BEGIN DATASET EXCERPT

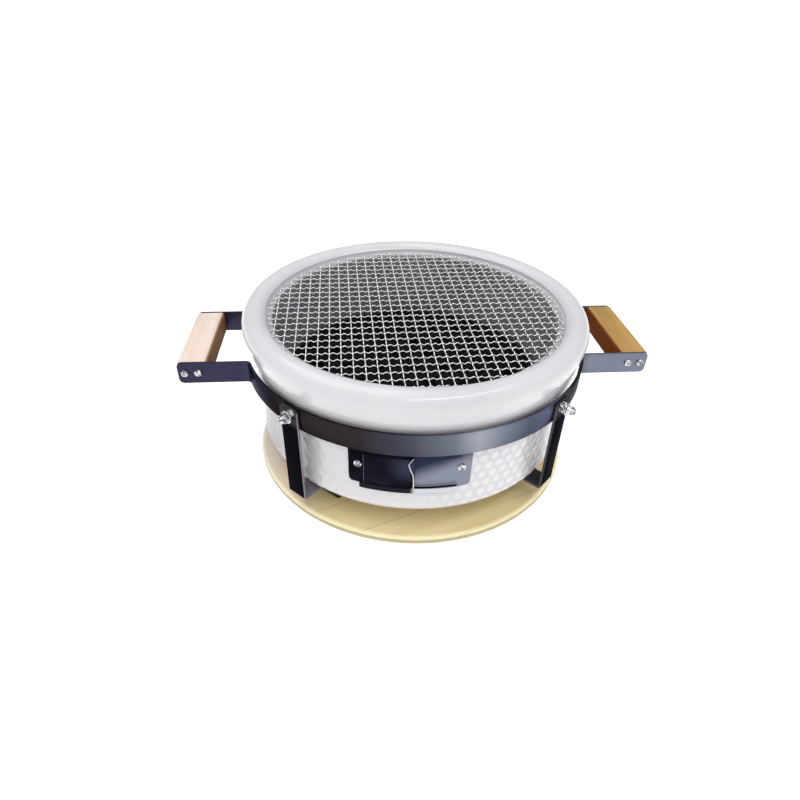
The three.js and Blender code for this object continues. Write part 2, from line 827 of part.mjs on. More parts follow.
// Charcoal grate: a round iron plate with holes in staggered rows.
function makeGrate() {
  const bottom = grateSeatHeight + seatGap;
  const top = bottom + grateThickness;
  const rowStep = (grateHolePitch * Math.sqrt(3)) / 2;
  const holes = [];
  for (let row = -grateHoleRings; row <= grateHoleRings; row += 1) {
    const count = grateHoleRings * 2 + 1 - Math.abs(row);
    for (let column = 0; column < count; column += 1) {
      const across = (column - (count - 1) / 2) * grateHolePitch;
      const hole = roundBar(grateHoleRadius, bottom - cutReach, top + cutReach, grateHoleSides);
      hole.translate(across, row * rowStep, 0);
      holes.push(hole);
    }
  }
  return cut(roundBar(grateRadius, bottom, top, ringSegments), mergeGeometries(holes));
}
addPart("charcoal_grate", makeGrate(), grateIron, bowlGroup);

// Cooking net: crossed wires with no rim. The gaps between the wires are cut from a round plate.
function makeNet() {
  const bottom = netSeatHeight + seatGap;
  const gapSize = netPitch - netWire;
  const gapsEachWay = Math.ceil(netRadius / netPitch);
  const gaps = [];
  for (let row = -gapsEachWay; row <= gapsEachWay; row += 1) {
    for (let column = -gapsEachWay; column <= gapsEachWay; column += 1) {
      const x = column * netPitch;
      const y = row * netPitch;
      const nearestX = Math.max(0, Math.abs(x) - gapSize / 2);
      const nearestY = Math.max(0, Math.abs(y) - gapSize / 2);
      if (Math.hypot(nearestX, nearestY) < netRadius) {
        const gap = new THREE.BoxGeometry(gapSize, gapSize, netDepth * 3);
        gap.translate(x, y, bottom + netDepth / 2);
        gaps.push(gap);
      }
    }
  }
  return cut(roundBar(netRadius, bottom, bottom + netDepth, ringSegments), mergeGeometries(gaps));
}
addPart("cooking_net", makeNet(), stainlessWire, bowlGroup);

export default brazier;
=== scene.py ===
import math

import bmesh
import bpy
from mathutils import Matrix, Vector


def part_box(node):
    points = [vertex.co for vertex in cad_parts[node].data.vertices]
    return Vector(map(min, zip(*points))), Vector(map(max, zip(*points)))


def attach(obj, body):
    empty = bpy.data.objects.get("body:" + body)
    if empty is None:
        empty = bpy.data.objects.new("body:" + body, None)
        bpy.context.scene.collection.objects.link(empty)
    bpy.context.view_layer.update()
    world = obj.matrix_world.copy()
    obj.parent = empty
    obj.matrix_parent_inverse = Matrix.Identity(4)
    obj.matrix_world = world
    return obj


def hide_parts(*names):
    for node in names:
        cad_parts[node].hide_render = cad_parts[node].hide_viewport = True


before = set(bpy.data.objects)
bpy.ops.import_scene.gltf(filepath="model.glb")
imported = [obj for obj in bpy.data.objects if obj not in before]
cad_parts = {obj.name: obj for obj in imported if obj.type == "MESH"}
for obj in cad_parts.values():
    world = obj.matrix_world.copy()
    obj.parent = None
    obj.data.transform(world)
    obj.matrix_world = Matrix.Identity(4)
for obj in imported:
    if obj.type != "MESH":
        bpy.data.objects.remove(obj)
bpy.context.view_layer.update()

mm = 0.001

# ---- Studio ----
# A plain pale floor and backdrop, a wide lamp above and a long strip lamp over the front. The
# camera stands where the photograph's did: a wide lens, close, looking down at the front.
camera_place = Vector((-65.6, -545.0, 442.0)) * mm
camera_lens = 26.03
camera_down = 35.7
camera_turn = -5.47
camera_roll = 1.585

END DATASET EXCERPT

# TASK TO COMPLETE
In the listing above, locate the line containing "a round plate." and the line containing "cad_parts[node].hide_render = cad_parts[node].hide_viewport". Transcribe those two lines and everything between them, exactly as written.

# WRITTEN SOLUTION
// Cooking net: crossed wires with no rim. The gaps between the wires are cut from a round plate.
function makeNet() {
  const bottom = netSeatHeight + seatGap;
  const gapSize = netPitch - netWire;
  const gapsEachWay = Math.ceil(netRadius / netPitch);
  const gaps = [];
  for (let row = -gapsEachWay; row <= gapsEachWay; row += 1) {
    for (let column = -gapsEachWay; column <= gapsEachWay; column += 1) {
      const x = column * netPitch;
      const y = row * netPitch;
      const nearestX = Math.max(0, Math.abs(x) - gapSize / 2);
      const nearestY = Math.max(0, Math.abs(y) - gapSize / 2);
      if (Math.hypot(nearestX, nearestY) < netRadius) {
        const gap = new THREE.BoxGeometry(gapSize, gapSize, netDepth * 3);
        gap.translate(x, y, bottom + netDepth / 2);
        gaps.push(gap);
      }
    }
  }
  return cut(roundBar(netRadius, bottom, bottom + netDepth, ringSegments), mergeGeometries(gaps));
}
addPart("cooking_net", makeNet(), stainlessWire, bowlGroup);

export default brazier;
=== scene.py ===
import math

import bmesh
import bpy
from mathutils import Matrix, Vector


def part_box(node):
    points = [vertex.co for vertex in cad_parts[node].data.vertices]
    return Vector(map(min, zip(*points))), Vector(map(max, zip(*points)))


def attach(obj, body):
    empty = bpy.data.objects.get("body:" + body)
    if empty is None:
        empty = bpy.data.objects.new("body:" + body, None)
        bpy.context.scene.collection.objects.link(empty)
    bpy.context.view_layer.update()
    world = obj.matrix_world.copy()
    obj.parent = empty
    obj.matrix_parent_inverse = Matrix.Identity(4)
    obj.matrix_world = world
    return obj


def hide_parts(*names):
    for node in names:
        cad_parts[node].hide_render = cad_parts[node].hide_viewport = True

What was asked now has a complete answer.